▶ _Brief_
In the listing that follows, locate the line containing "build_tail(forms)" and the line containing "if empty is". Retype exactly those two lines and every line between them, and nothing more.

▶ _Data segment_
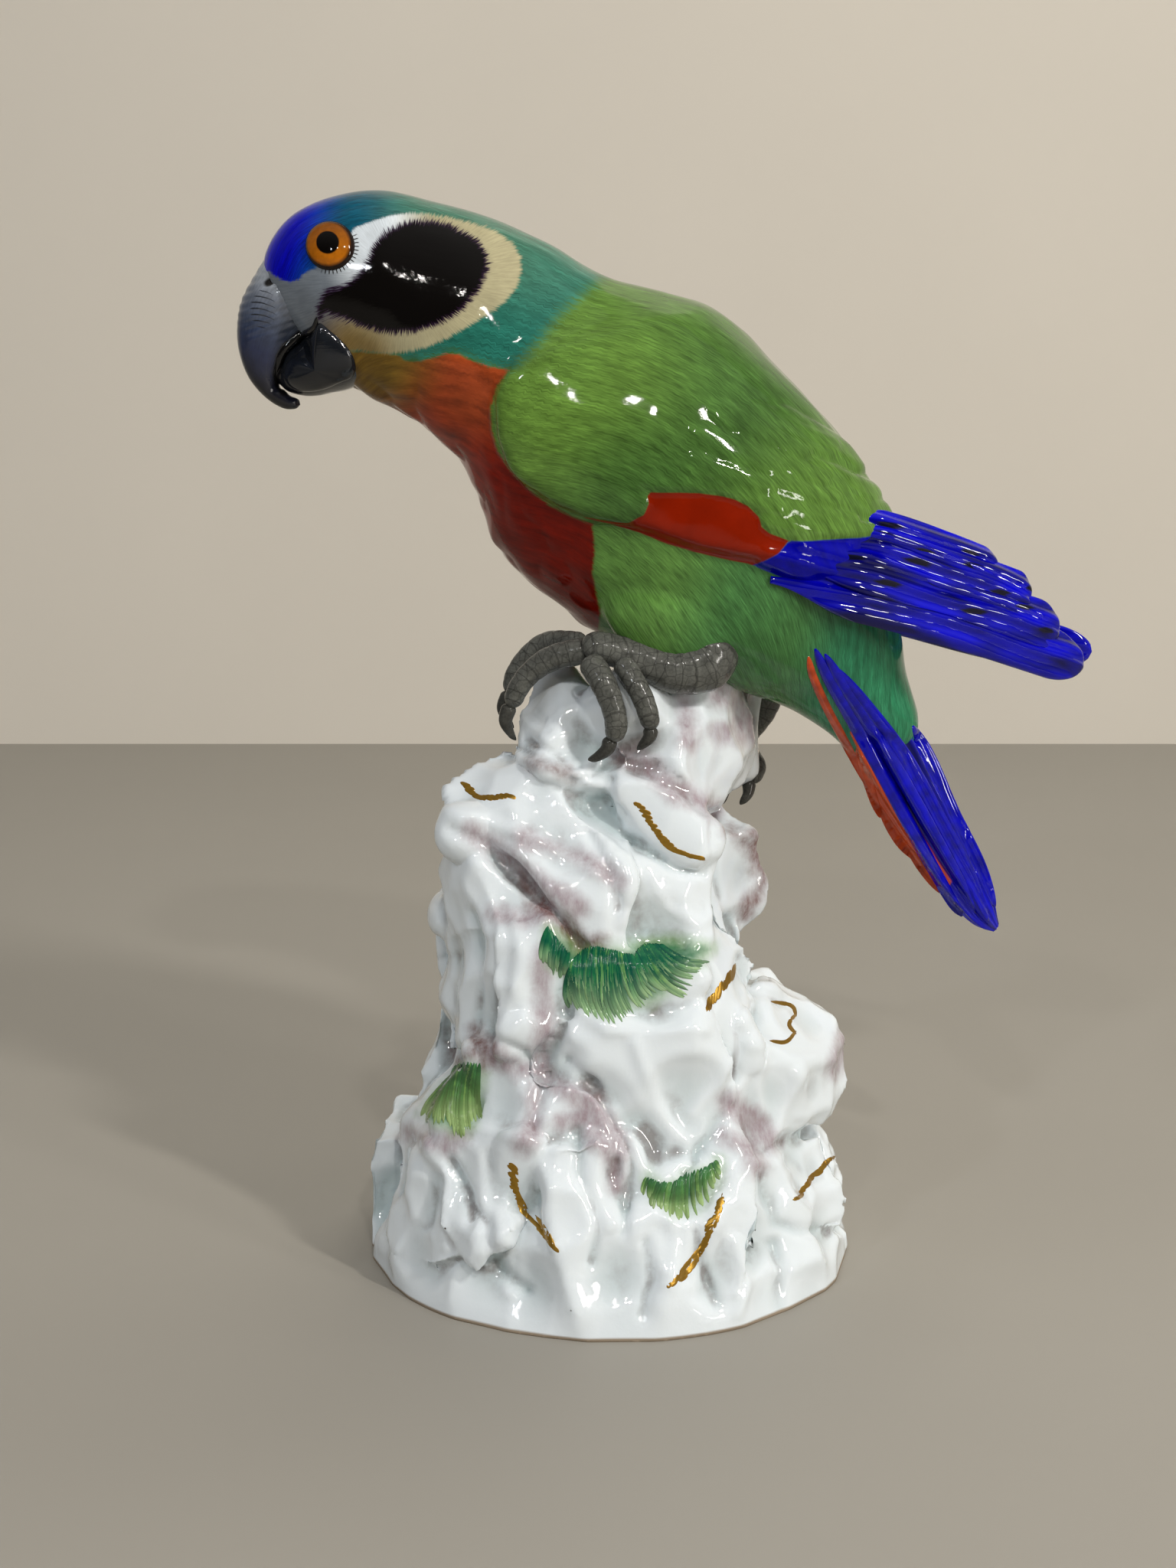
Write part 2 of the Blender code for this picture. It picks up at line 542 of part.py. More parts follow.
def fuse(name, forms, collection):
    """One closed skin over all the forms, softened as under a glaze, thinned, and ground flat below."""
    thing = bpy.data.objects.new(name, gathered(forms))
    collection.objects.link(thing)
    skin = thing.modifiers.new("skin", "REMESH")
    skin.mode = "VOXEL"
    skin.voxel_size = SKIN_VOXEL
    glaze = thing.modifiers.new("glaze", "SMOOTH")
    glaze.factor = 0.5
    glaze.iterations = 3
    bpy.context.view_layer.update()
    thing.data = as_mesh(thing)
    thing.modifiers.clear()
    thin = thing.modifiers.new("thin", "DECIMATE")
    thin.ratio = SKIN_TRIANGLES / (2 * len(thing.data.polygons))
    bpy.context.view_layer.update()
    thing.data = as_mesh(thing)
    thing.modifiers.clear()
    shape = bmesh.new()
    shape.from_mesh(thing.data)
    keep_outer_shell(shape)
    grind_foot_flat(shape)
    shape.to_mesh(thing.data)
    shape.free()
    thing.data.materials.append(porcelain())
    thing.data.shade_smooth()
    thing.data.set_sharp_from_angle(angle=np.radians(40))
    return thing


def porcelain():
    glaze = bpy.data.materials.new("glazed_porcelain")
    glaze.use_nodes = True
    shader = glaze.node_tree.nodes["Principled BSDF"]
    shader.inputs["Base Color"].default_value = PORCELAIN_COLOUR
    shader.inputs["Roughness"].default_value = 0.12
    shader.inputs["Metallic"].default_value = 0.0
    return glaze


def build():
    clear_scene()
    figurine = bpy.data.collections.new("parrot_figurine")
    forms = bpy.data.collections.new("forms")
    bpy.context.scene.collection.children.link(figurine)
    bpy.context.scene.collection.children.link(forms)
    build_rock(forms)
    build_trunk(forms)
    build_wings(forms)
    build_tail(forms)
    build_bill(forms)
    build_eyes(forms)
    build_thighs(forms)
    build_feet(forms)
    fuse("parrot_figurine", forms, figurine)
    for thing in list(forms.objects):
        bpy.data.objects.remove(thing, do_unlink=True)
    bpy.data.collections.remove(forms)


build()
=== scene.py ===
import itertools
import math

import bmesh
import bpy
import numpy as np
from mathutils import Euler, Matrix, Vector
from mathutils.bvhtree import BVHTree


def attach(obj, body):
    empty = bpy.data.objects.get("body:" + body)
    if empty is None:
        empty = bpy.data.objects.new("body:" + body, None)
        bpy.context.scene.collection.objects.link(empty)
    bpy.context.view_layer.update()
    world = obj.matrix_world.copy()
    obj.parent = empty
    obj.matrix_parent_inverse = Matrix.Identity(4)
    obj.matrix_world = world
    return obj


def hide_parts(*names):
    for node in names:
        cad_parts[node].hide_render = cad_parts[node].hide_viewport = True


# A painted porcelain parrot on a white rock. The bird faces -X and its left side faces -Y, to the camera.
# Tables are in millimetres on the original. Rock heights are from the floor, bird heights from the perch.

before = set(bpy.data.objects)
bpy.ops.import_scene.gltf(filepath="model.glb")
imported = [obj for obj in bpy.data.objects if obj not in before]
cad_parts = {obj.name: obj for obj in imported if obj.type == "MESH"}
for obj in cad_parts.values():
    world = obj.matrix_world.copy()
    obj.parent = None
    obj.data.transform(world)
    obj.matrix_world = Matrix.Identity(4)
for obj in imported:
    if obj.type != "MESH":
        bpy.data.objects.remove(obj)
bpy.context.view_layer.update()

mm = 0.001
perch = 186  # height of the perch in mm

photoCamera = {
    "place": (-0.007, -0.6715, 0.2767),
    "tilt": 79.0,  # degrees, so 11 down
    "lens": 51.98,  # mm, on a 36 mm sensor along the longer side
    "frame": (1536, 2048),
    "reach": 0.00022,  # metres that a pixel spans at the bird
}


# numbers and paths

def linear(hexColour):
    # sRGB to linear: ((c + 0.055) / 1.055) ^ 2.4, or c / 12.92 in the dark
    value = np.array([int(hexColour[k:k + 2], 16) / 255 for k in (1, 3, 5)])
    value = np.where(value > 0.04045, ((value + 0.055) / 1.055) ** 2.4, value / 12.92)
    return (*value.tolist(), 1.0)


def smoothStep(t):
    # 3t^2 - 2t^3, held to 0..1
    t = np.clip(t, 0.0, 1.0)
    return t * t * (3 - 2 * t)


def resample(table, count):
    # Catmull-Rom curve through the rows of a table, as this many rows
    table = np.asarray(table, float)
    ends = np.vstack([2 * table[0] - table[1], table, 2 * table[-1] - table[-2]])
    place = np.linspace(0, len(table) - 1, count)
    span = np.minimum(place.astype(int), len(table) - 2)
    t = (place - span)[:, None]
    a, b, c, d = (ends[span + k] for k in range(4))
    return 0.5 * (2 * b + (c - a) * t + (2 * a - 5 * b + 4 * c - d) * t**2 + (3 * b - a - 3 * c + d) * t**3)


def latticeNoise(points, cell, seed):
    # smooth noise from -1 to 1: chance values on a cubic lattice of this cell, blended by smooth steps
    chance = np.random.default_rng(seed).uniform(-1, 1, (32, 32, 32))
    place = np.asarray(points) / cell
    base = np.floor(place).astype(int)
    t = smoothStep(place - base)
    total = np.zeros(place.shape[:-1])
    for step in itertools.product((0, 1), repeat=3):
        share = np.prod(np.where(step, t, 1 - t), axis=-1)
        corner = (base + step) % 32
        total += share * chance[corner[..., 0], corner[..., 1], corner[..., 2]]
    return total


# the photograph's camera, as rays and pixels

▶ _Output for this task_
    build_tail(forms)
    build_bill(forms)
    build_eyes(forms)
    build_thighs(forms)
    build_feet(forms)
    fuse("parrot_figurine", forms, figurine)
    for thing in list(forms.objects):
        bpy.data.objects.remove(thing, do_unlink=True)
    bpy.data.collections.remove(forms)


build()
=== scene.py ===
import itertools
import math

import bmesh
import bpy
import numpy as np
from mathutils import Euler, Matrix, Vector
from mathutils.bvhtree import BVHTree


def attach(obj, body):
    empty = bpy.data.objects.get("body:" + body)
    if empty is None:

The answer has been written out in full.